• [GOAL OF THE EXERCISE]
Exactly the lines from the start of the data through the line containing "self.sideways = np.cross(self.axis, self.mouth)" should be output, with both ends kept and nothing added.
========================
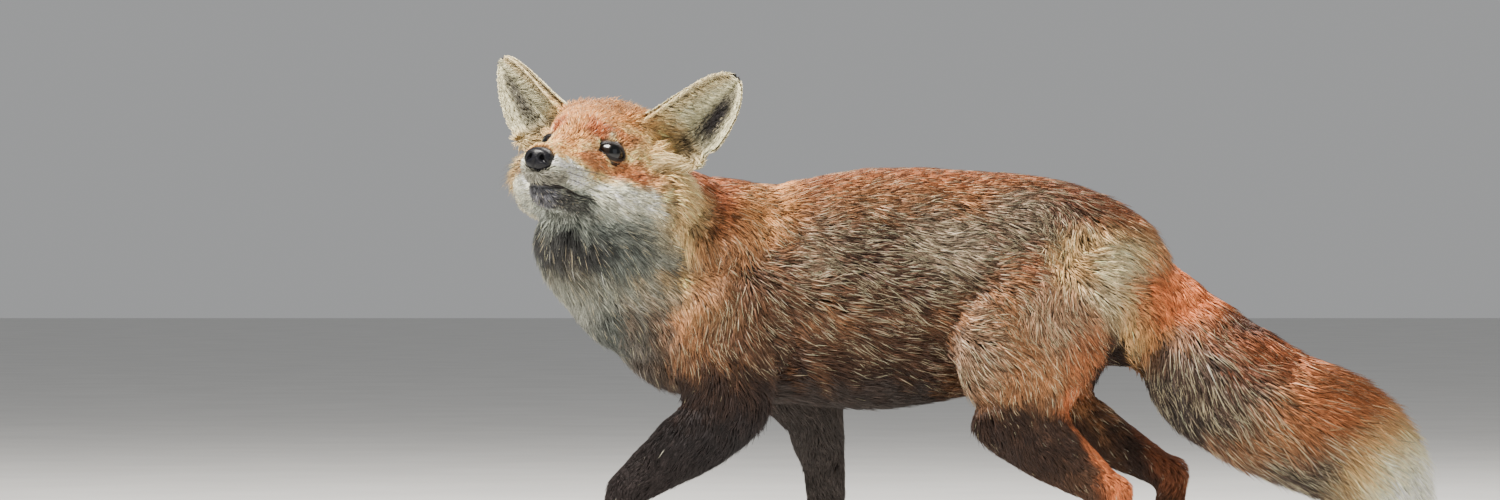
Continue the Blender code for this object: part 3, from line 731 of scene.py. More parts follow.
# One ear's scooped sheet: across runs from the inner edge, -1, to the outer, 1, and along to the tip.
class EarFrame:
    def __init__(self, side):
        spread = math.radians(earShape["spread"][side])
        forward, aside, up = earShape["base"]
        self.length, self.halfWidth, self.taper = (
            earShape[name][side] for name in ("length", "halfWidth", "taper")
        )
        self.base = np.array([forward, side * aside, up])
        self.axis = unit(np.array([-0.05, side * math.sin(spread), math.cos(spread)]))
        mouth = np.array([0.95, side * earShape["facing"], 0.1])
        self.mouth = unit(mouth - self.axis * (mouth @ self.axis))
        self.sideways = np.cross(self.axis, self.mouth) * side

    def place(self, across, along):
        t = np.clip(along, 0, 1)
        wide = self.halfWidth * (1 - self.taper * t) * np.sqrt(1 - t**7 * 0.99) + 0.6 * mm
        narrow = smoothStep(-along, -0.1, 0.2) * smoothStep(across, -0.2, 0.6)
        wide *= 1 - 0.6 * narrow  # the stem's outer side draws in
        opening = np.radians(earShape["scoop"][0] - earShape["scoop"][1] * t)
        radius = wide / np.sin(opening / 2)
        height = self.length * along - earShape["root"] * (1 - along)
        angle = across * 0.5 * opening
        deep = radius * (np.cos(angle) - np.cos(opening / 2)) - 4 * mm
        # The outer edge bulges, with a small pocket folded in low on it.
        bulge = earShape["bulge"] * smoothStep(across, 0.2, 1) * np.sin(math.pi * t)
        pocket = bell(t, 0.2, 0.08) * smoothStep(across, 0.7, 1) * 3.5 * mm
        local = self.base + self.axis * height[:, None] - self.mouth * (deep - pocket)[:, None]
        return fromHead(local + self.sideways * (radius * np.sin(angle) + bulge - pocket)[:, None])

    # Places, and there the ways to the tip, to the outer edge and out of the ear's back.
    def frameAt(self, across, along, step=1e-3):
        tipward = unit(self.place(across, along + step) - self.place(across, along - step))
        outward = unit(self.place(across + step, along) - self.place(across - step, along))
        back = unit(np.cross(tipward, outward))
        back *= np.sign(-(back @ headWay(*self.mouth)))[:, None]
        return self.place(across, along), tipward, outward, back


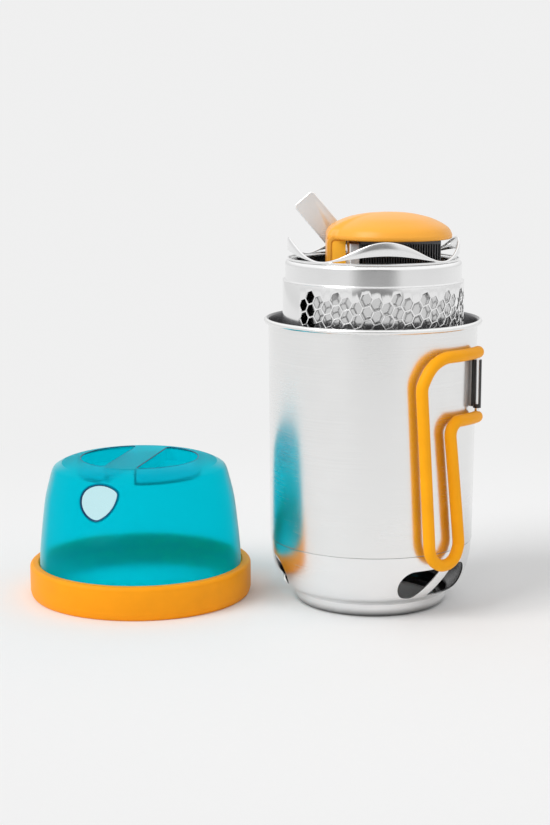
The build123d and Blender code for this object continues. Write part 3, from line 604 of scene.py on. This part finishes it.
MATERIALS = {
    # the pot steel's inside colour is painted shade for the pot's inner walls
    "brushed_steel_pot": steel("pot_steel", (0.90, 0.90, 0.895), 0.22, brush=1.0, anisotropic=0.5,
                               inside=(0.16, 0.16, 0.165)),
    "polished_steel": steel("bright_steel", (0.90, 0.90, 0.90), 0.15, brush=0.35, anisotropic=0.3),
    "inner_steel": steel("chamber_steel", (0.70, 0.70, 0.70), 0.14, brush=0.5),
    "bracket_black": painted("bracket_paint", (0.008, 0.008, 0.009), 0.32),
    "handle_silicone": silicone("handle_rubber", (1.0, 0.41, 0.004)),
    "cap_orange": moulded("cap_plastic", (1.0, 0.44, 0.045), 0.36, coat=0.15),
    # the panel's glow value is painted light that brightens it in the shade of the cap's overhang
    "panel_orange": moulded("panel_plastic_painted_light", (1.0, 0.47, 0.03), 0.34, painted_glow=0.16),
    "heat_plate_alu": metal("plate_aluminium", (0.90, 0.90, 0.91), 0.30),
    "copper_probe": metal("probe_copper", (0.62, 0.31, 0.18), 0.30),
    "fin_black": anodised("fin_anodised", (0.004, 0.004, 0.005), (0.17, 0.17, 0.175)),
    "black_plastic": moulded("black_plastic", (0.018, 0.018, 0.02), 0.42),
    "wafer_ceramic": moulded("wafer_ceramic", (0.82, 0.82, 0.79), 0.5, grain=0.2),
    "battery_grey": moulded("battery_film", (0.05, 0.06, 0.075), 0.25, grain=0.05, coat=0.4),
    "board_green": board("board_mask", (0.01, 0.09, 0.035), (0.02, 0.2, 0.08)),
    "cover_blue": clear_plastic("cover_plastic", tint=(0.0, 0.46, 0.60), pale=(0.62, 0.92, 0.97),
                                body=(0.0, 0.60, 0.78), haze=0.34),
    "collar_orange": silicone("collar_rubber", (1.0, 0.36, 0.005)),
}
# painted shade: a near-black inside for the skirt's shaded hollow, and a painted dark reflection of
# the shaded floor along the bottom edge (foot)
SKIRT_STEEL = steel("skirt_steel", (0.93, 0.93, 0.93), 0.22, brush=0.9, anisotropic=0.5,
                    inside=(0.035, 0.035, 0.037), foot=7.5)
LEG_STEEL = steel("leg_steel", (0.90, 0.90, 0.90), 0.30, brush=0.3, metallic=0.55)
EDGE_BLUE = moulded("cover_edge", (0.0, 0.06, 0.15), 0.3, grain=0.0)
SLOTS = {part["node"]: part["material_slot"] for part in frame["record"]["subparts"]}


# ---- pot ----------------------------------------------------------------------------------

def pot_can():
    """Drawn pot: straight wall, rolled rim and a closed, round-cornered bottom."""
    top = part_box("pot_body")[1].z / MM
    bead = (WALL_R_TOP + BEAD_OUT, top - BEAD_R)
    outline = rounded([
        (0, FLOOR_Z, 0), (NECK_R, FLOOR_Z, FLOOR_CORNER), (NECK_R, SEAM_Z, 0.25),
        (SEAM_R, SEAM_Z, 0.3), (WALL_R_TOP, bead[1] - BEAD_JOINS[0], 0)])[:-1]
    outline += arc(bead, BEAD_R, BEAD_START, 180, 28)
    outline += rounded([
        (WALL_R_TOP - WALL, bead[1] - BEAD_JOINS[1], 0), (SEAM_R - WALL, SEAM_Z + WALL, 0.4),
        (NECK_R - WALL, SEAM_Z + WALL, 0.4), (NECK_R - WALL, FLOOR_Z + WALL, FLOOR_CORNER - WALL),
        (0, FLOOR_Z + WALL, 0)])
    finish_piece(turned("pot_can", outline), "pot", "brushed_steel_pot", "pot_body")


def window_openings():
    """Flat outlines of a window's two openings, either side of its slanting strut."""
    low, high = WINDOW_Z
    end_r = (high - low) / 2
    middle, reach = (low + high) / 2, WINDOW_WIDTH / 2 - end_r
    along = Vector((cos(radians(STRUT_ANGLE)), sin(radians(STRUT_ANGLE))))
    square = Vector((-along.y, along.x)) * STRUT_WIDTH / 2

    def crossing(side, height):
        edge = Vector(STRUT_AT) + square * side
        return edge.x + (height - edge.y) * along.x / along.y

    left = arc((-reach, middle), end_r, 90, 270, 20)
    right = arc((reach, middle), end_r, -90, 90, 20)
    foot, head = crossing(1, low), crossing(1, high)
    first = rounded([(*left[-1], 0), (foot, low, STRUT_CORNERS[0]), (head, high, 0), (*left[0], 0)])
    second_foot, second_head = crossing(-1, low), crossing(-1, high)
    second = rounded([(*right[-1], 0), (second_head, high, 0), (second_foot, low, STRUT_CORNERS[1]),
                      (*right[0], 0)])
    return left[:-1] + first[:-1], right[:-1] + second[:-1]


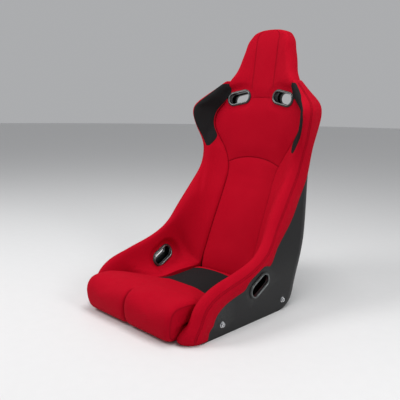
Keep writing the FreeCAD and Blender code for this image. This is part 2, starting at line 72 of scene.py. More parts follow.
========================
• [ANSWER IN FULL]
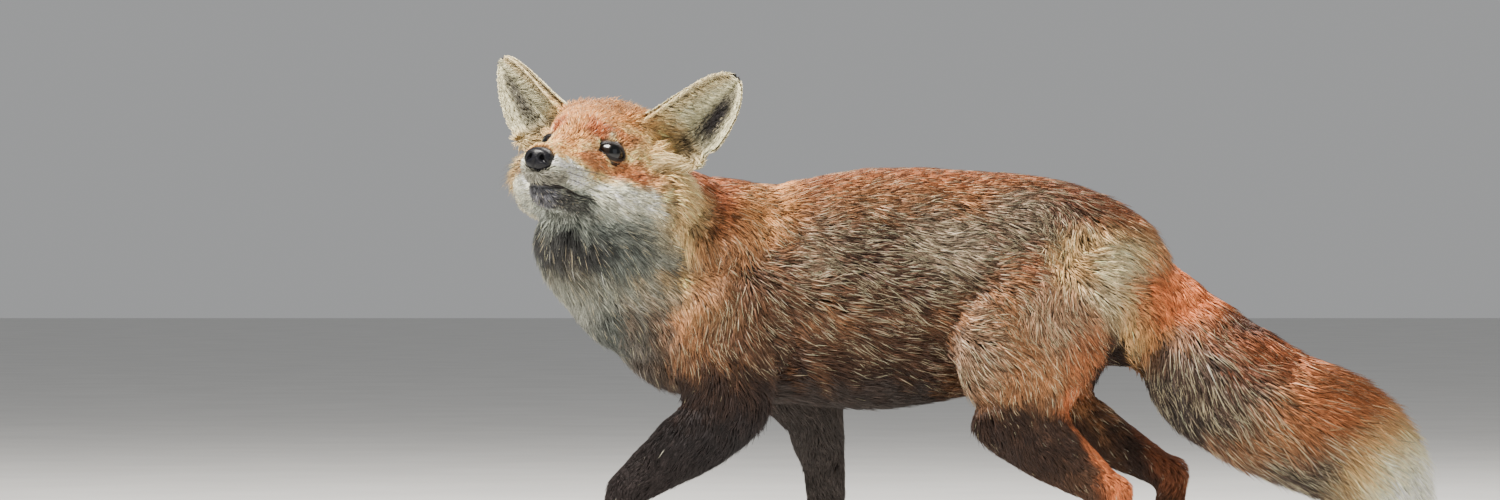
Continue the Blender code for this object: part 3, from line 731 of scene.py. More parts follow.
# One ear's scooped sheet: across runs from the inner edge, -1, to the outer, 1, and along to the tip.
class EarFrame:
    def __init__(self, side):
        spread = math.radians(earShape["spread"][side])
        forward, aside, up = earShape["base"]
        self.length, self.halfWidth, self.taper = (
            earShape[name][side] for name in ("length", "halfWidth", "taper")
        )
        self.base = np.array([forward, side * aside, up])
        self.axis = unit(np.array([-0.05, side * math.sin(spread), math.cos(spread)]))
        mouth = np.array([0.95, side * earShape["facing"], 0.1])
        self.mouth = unit(mouth - self.axis * (mouth @ self.axis))
        self.sideways = np.cross(self.axis, self.mouth) * side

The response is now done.